Пластинка заедала: стершиеся бороздки шипели и гнусавили, звук голоса рождался с трудом, как бы пробиваясь сквозь тяжелую мокрую вьюгу. Но мать просила завести еще раз, и еще, и еще… И, строго хмуря черные, атласно блестящие брови, плакала обильно и бесшумно.
Аня помалкивала. Инна стояла, втиснув пальцы в плечи, и, когда пластинка кончалась, подкручивала завод.
— Мама, как это: «Даль и станов перламутра»? Я не понимаю, — громко и недовольно спросила Аня.
Мать оторвала голову от ладони, приблизила ухо к поющему ящику.
— А я не знаю, доченька. И тогда слушала — не знала. Просто песня такая, и все. Ты слушай, и ладно.
Инна завела снова и сама попыталась разобрать неясный куплет. «Даль и станов…»
— Станов какой-то, — повторила она недоуменно. — Пойти Виктора Евстафьевича спросить?
— Ладно, — махнула мать. — Нечего занятого человека пустяками морочить. Давай слушать, и все…
Аня, взрослея, начинала отличаться от сестры. Она с каждым годом становилась плотнее, тяжелее. Рука у нее была сильная, большая, взгляд смелый и хмурый. Она уже работала на часовом заводе, приносила получку и бесплатно чинила соседям часы. И все больше начинала походить на мать — не только черными лоснистыми бровями, но и широкой, мужской походкой, и манерой говорить громко, резко. Она косо — «под Иму Сумак» — подводила ресницы и веки, прятала в сумочке сигареты и не отказывалась за праздничным столом «царапнуть» крепкого.
Инна тоже изменилась: вытянулась, похудела и оттого стала казаться еще тоньше. Из-за болезни Боткина она осталась на второй год в девятом и теперь переходила только в десятый.
— Еще одиннадцатый этот придумали, — ворчала Раиса Никитична. — Учат, учат, а все одно — бестолочь растет.
В модельных туфельках — и на грязь! Мы-то небось до холодов в мамочкиных бегали…
— Мамочкины — это босиком, кажись? — осведомлялся портной Николай Иванович, смирный и болезненный мужчина.
— А какие же еще? Ни черта беречь не хочут.
— Не надо их так, Раиса Никитична, — вступался Виктор Евстафьевич, сильно сдавший за эти годы. Полулысый, полуседой, с узеньким лицом, испещренным коричневыми родинками и пятнами, он казался даже старше своей ветхой, сонной мамаши. И почти не выходил из их таинственной, оборудованной двумя звукоизолированными дверьми комнаты.
— Оне у вас такие славные, добрые, — добавлял он, растроганно улыбаясь. — Такие милые, добрые девушки. Жаль, что никогда не заходят. Я зову, а Оне не хотят…
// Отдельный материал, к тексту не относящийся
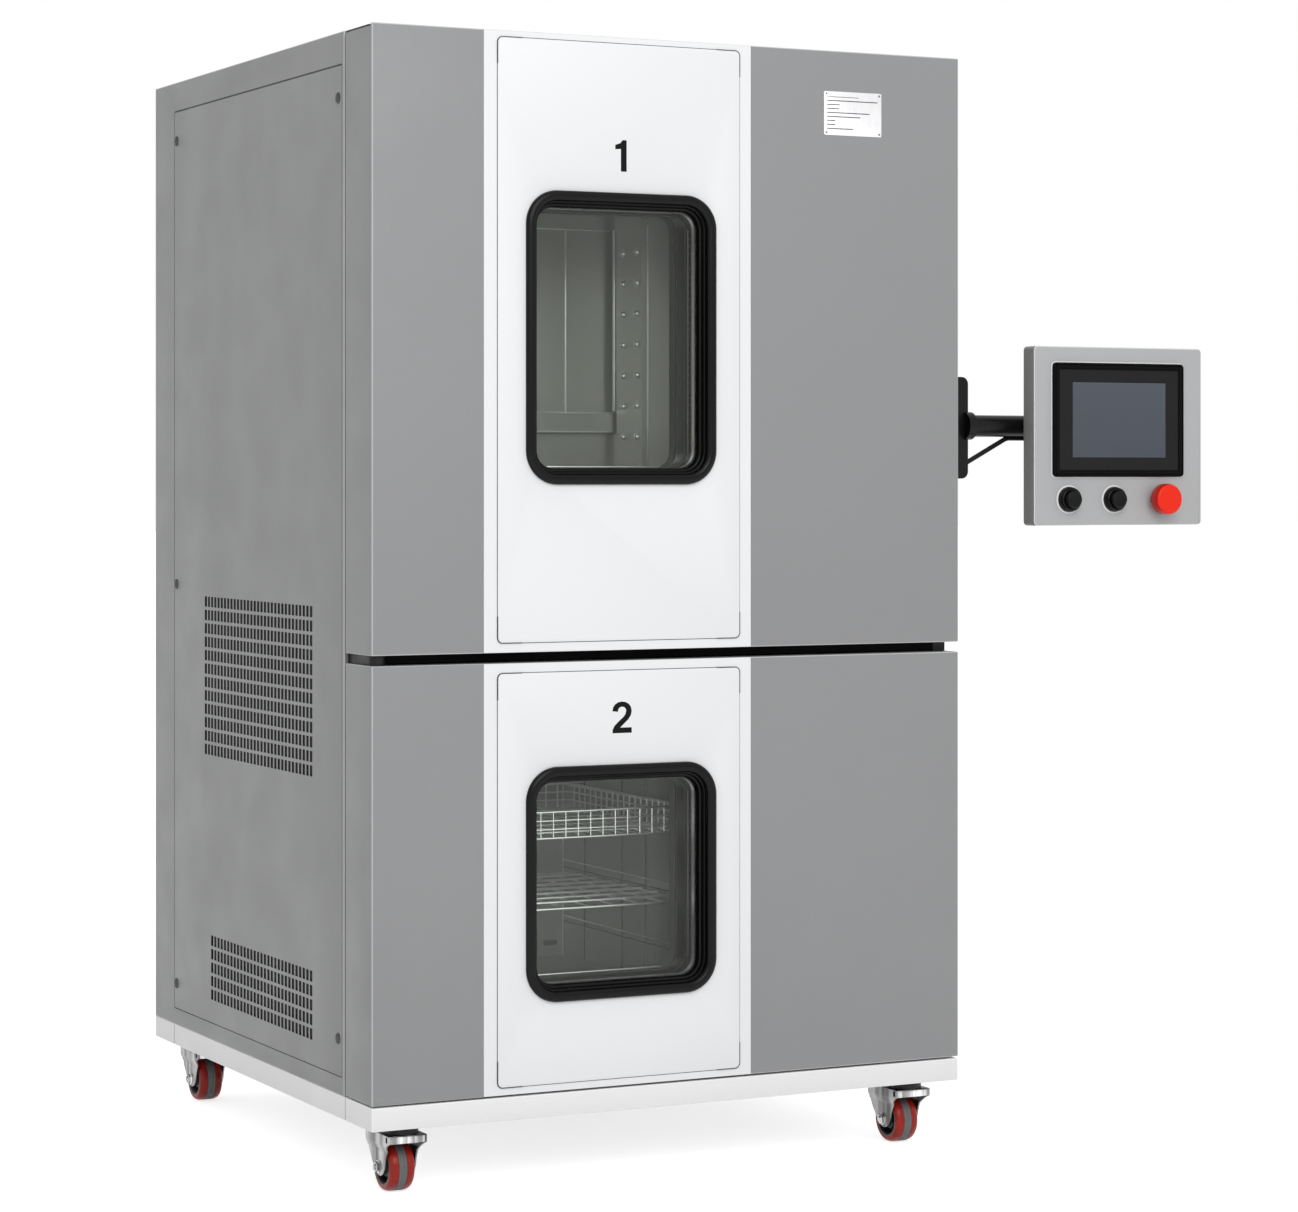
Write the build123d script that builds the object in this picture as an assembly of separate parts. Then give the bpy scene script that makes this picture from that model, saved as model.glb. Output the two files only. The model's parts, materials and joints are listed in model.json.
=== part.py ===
from build123d import *
from dataclasses import dataclass
import os

# A two-zone thermal shock chamber on casters, with an operator pod on a swinging arm.
# Sizes are in millimetres. Everything is placed in a working frame: X runs right from the
# cabinet's left side, Y runs back from the closed door faces, and Z runs up from the floor.
# Each piece is shifted at the end, so that the origin is the bottom centre of the whole.

# Cabinet
cabinet_width = 1012.0
cabinet_depth = 998.0
cabinet_height = 1640.0
skirt_height = 35.0
skirt_wall = 3.0
skirt_flange = 130.0
shell_wall = 4.0
panel_sheet = 2.0
panel_seam = 1.0
panel_ledge = 12.0
front_plate = 6.0
door_thickness = 106.0
door_to_cabinet = 6.0

# Side and rear service panels, measured from the edges of the cabinet
front_post = 8.0
arm_post = 120.0
rear_post = 101.0
top_rail = 50.0
bottom_rail = 28.0
rear_margin = 40.0

# Grilles in the left panel
slot_width = 8.5
slot_height = 17.0
slot_pitch_y = 31.4
slot_pitch_z = 22.3
grille_front = 244.0
upper_grille_bottom = 612.0
upper_grille_rows = 12
upper_grille_columns = 16
lower_grille_bottom = 207.0
lower_grille_rows = 5
lower_grille_columns = 15
vent_rows = 8
vent_width = 240.0
vent_height = 8.0
vent_pitch = 22.0
vent_left = 660.0
vent_bottom = 240.0

# Doors
skirt_gap = 3.0
lower_door_height = 650.0
rail_gap = 15.6
door_skin = 2.0
band_left = 180.0
band_right = 635.0
band_sheet = 2.0
band_seam = 0.5
overlay_left = 203.0
overlay_right = 614.0
overlay_sheet = 1.5
overlay_corner = 8.0
upper_overlay_bottom_gap = 15.0
upper_overlay_top_gap = 10.0
lower_overlay_bottom_gap = 12.0
lower_overlay_top_gap = 15.4
grip_height = 160.0
grip_width = 50.0
grip_depth = 18.0

# Windows
window_left = 249.0
window_width = 323.0
window_corner = 52.0
upper_window_bottom = 1061.5
upper_window_height = 446.0
lower_window_bottom = 278.0
lower_window_height = 356.5
bead_width = 17.0
bead_reach = 8.0
bead_round = 6.0
lip_outset = 5.0
lip_width = 13.0
lip_front = 4.0
pane_front = 15.0
pane_thickness = 5.0
inner_pane_front = 80.0
middle_pane_front = 46.0
spacer_width = 1.6
glass_clearance = 0.3

smallest_corner = 1.0

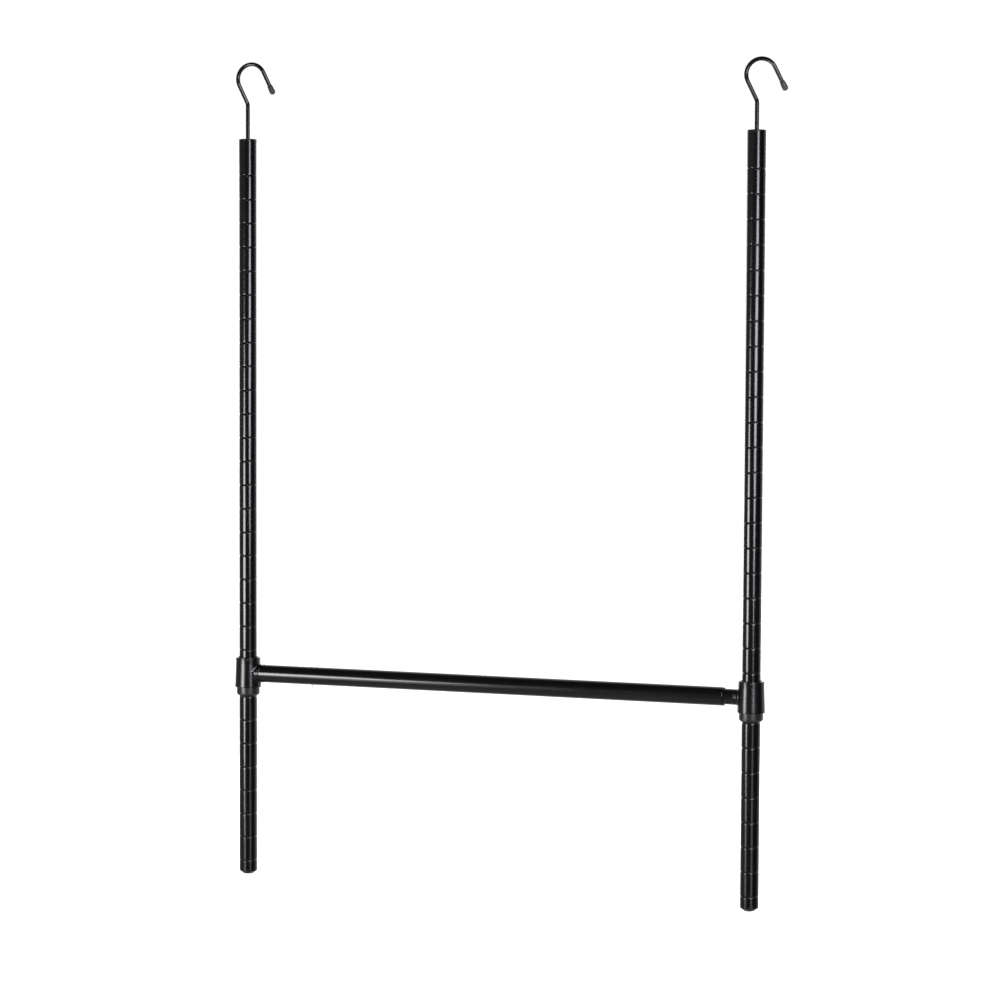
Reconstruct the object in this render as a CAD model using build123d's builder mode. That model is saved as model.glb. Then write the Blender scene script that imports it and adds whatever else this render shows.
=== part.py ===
from build123d import *

import os
from math import cos, radians, sin

# Adjustable double-hang closet rod. Two grooved posts hang by wire hooks from a closet rail and
# carry a telescoping garment bar. Millimetres. +Z is up, +X runs along the bar from the left post
# to the right one, and the origin is inside the crown of the left hook, where the rail carries it.

# ---------------------------------------------------------------- driving dimensions
POST_SPACING = 560.0  # between the post axes, with the bar in its shortest hole
POST_HEIGHT = 790.5  # crown of the top plug to the tip of the foot cap, about 31 in
POST_OD = 19.0
POST_WALL = 1.0

GROOVE_PITCH = 25.4
GROOVE_COUNT = 30
GROOVE_DROP = 38.9  # first groove below the crown of the top plug
GROOVE_DEPTH = 0.45
GROOVE_WIDTH = 1.8
BAR_GROOVE = 21  # the groove, counted from 0 at the top, that carries the bar

PLUG_HEAD = 2.4
PLUG_ROUND = 1.3
PLUG_DEPTH = 12.0
INSERT_PLAY = 0.05  # radial play of a plug or cap shank in the post
FOOT_HEIGHT = 5.4
FOOT_BEVEL_UP = 3.4
FOOT_BEVEL_IN = 4.3
FOOT_ROUND = 0.9
FOOT_DEPTH = 14.0
FOOT_CORE_R = 6.0
FOOT_FLOOR = 4.0

WIRE_D = 4.4
HOOK_R = 15.6  # centre line of the crown
HOOK_LEAN = 26.6  # degrees between the straights and the vertical
HOOK_OFFSET = 4.2  # crown centre beside the shank, which puts the load over the post
HOOK_RISE = 63.6  # crown centre above the top plug, with the shank fully out
HOOK_SUNK = {"left": 0.0, "right": 8.4}  # how far each shank stands pushed into its plug
HOOK_BEND_R = 9.0
HOOK_TAIL = 26.5  # straight after the crown, tip included
TIP_D = 6.2
TIP_LENGTH = 10.5
TIP_CAP = 2.0
TIP_ROUND = 2.9
SHANK_PLAY = 0.05
WASHER_D = 11.0
WASHER_T = 1.0
RIVET_D = 7.0
RIVET_T = 1.4
RIVET_ROUND = 0.8

COLLAR_TOP_R = 13.0
COLLAR_BOTTOM_R = 14.15
COLLAR_RISE = 17.2  # above the bar's axis
COLLAR_DROP = 15.2  # below the bar's axis
COLLAR_WALL = 1.75
COLLAR_ROUND = 0.6
COLLAR_LIP_ROUND = 1.1  # outer edge of the top rim
WEDGE_GAP = 0.1  # radial, between collar and sleeve
SLEEVE_RISE = 16.0
SLEEVE_DROP = 23.9
SLEEVE_BEVEL = 1.7
SLEEVE_PARTING = 0.4
SLEEVE_PLAY = 0.05
RIDGE_DEPTH = 0.35
RIDGE_WIDTH = 1.4

OUTER_OD = 19.0
OUTER_WALL = 1.0
OUTER_END_GAP = 28.0  # from the outer tube's open end to the right post's axis
OUTER_END_ROUND = 0.5
INNER_OD = 16.0
INNER_WALL = 1.0
INNER_START = 48.0  # inner tube's free end, right of the left post's axis
BUSH_PLAY = 0.05
BUSH_LENGTH = 14.0
BUSH_INSET = 1.5
GLIDE_SHANK = 8.0
GLIDE_FLANGE = 3.0
WELD_LEG = 1.8
WELD_CHAMFER = 1.5

BUTTON_AT = 74.2  # button axis, right of the left post's axis
BUTTON_D = 4.8
BUTTON_OUT = 4.6  # proud of the outer tube's underside
BUTTON_ROUND = 1.8
BUTTON_FLANGE_D = 6.4
BUTTON_FLANGE_T = 0.6
HOLE_D = 5.2
HOLE_PITCH = 50.8
HOLE_COUNT = 7
SPRING_T = 0.6
SPRING_WIDTH = 8.0
SPRING_R = 5.3
SPRING_PAST_BUTTON = 12.0
SPRING_BEFORE_BUTTON = 12.0

# ---------------------------------------------------------------- derived places
POST_R = POST_OD / 2
WIRE_R = WIRE_D / 2
POST_X = {"left": -HOOK_OFFSET, "right": POST_SPACING - HOOK_OFFSET}
CROWN_Z = WIRE_R - HOOK_R
POST_TOP = CROWN_Z - HOOK_RISE
TUBE_TOP = POST_TOP - PLUG_HEAD
POST_BOTTOM = POST_TOP - POST_HEIGHT
TUBE_BOTTOM = POST_BOTTOM + FOOT_HEIGHT
GROOVE_Z = [POST_TOP - GROOVE_DROP - k * GROOVE_PITCH for k in range(GROOVE_COUNT)]
BAR_Z = GROOVE_Z[BAR_GROOVE]
INSERT_R = POST_R - POST_WALL - INSERT_PLAY
COLLAR_FLARE = (COLLAR_BOTTOM_R - COLLAR_TOP_R) / (COLLAR_RISE + COLLAR_DROP)


def collar_radius(height):
    """Outer radius of the tapered collar at a height above the bar's axis."""
    return COLLAR_TOP_R + (COLLAR_RISE - height) * COLLAR_FLARE


def collar_cone(extra=0):
    """Half section of the solid cone that the collar's outside lies on, grown by extra."""
    return [
        (0, COLLAR_RISE),
        (COLLAR_TOP_R + extra, COLLAR_RISE),
        (COLLAR_BOTTOM_R + extra, -COLLAR_DROP),
        (0, -COLLAR_DROP),
    ]


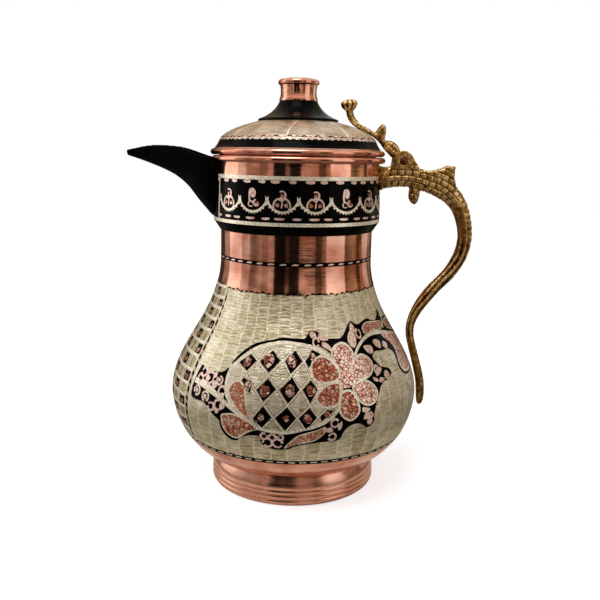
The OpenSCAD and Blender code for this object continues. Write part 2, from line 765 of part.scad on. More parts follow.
module lever_rivets() {
    color(brass)
    for (row = lever_rivet_rows) at_lever_rivet(row)
        rivet(lever_rivet_d, lever_burr_top - burr_t - tiny, lever_rivet_head + tiny);
}

module lever_burrs() {
    color(brass)
    for (row = lever_rivet_rows) at_lever_rivet(row) difference() {
        translate([0, 0, lever_burr_top - burr_t]) cylinder(r = lever_rivet_d, h = burr_t, $fn = 48);
        cylinder(d = lever_rivet_d + 2 * hole_gap, h = big, center = true, $fn = 48);
    }
}

body_shell();
foot_ring();
neck_collar();
rim_wire();
beak();
handle();
handle_rivets();
handle_burrs();
hinge_pin();
lid_shell();
lid_wire();
lid_ring();
knob_cone();
knob_cap();
knob_stud();
knob_washer();
knob_nut();
lid_lever();
lever_rivets();
lever_burrs();
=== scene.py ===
"""Coffee pot of spun copper with an engraved and tinned belly, a black collar and a cast brass handle.

Blender works in metres. Sizes and drawings below are in millimetres: heights are from the table,
and angles run from the front (-Y) towards the handle (+X).
"""
import logging
import math
from bisect import bisect_right
from collections.abc import Callable
from dataclasses import dataclass, field
from enum import Enum

import bpy
import numpy as np
from mathutils import Matrix, Vector


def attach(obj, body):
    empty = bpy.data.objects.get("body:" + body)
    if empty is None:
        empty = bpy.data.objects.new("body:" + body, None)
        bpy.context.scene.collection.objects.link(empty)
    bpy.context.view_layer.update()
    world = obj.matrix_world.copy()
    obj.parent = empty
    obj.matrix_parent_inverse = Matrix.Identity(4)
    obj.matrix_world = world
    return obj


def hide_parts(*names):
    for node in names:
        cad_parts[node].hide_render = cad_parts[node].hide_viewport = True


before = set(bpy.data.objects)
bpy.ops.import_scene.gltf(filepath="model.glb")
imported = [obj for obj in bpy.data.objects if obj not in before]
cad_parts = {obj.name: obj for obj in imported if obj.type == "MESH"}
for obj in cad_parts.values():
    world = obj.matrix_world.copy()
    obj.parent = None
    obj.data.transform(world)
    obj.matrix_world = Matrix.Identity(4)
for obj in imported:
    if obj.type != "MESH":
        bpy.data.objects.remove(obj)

MM = 0.001
TURN = 2 * math.pi
Point = tuple[float, float]
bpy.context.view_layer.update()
log = logging.getLogger("coffee_pot")


class Body(str, Enum):
    """The two bodies that move against each other."""

    POT = "pot"
    LID = "lid"


# ------------------------------------------------------------------ finishes


def srgb(code: str) -> tuple[float, float, float, float]:
    """Turns an sRGB hex value into linear red, green, blue and alpha."""
    parts = [int(code[i:i + 2], 16) / 255 for i in (1, 3, 5)]
    return tuple(c / 12.92 if c <= 0.04045 else ((c + 0.055) / 1.055) ** 2.4 for c in parts) + (1.0,)


def add_node(tree: bpy.types.NodeTree, kind: str, inputs: dict | None = None,
             **settings: str | bool) -> bpy.types.Node:
    """Adds a node with its settings and links.

    Args:
        tree: The node tree that gets the node.
        kind: Blender's type name of the node, without its leading ShaderNode.
        inputs: Socket name or number, with its value, or with the socket or the node that feeds it.
        settings: The node's own properties.

    Returns:
        The new node.
    """
    node = tree.nodes.new("ShaderNode" + kind)
    for key, value in settings.items():
        setattr(node, key, value)
    for key, value in (inputs or {}).items():
        if isinstance(value, bpy.types.Node):
            value = next(output for output in value.outputs if output.enabled)
        if isinstance(value, bpy.types.NodeSocket):
            tree.links.new(value, node.inputs[key])
        else:
            node.inputs[key].default_value = value
    return node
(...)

— Некогда им, — смягчившимся тоном отвечала мать. — Делов-то нынче у молодежи сколько…
Сосед стал еще чуднее. Однажды ранним утром Инна застала его на кухне прильнувшим к зальделому, розовозолотому от солнца окошку.
— Встала из мрака младая с перстами пурпурными Эос, — певуче шептал он.
— Как? — остановилась Инна, с интересом вслушавшись в мерное звучание стиха.
— Младая… с перстами пурпурными… — заспешил Виктор Евстафьевич, водя в воздухе скрюченными ревматизмом пальцами. — Это богиня зари, Эос. У древних греков. Это Гомер. Я вам дам, вы приходите…
— Спасибо, — вздохнула Инна. — Некогда читать. По программе задают ужас как много.
— Да, да, по программе, — понятливо и грустно закивал старик. — Это нужно, нужно.
Инне все чаще думалось, что жизнь, время постепенно ускоряются, разгоняясь — ну, например, как мальчишеский самокат на асфальте: сперва раскачивается, виляет из стороны в сторону, нехотя набирая быстроту. Каждый шаг отчетливо, каждое лицо заметно и подробно: вон Сережка портновский ржет — думает, сейчас свалюсь, не удержу вихлястый руль; вон мама высовывается из окна, тревожно хмурит красное лицо и охает сердито. Вот лавочка над огромными, морщинистыми, словно слоновые хоботы, тополями — в начале лета она вся белая от пуха, будто покрытая теплой маминой шалью… Скорей, скорей; пружинней толкнуться ногой, разогнать шибче… И понеслось: все замелькало, слилось в одноцветную ленту, не разберешь ни глаз, ни углов, не слышно ни криков ребят, ни гудков автомашин — только весело и монотонно грохочут подшипники, скача по крепкому и тугому асфальту.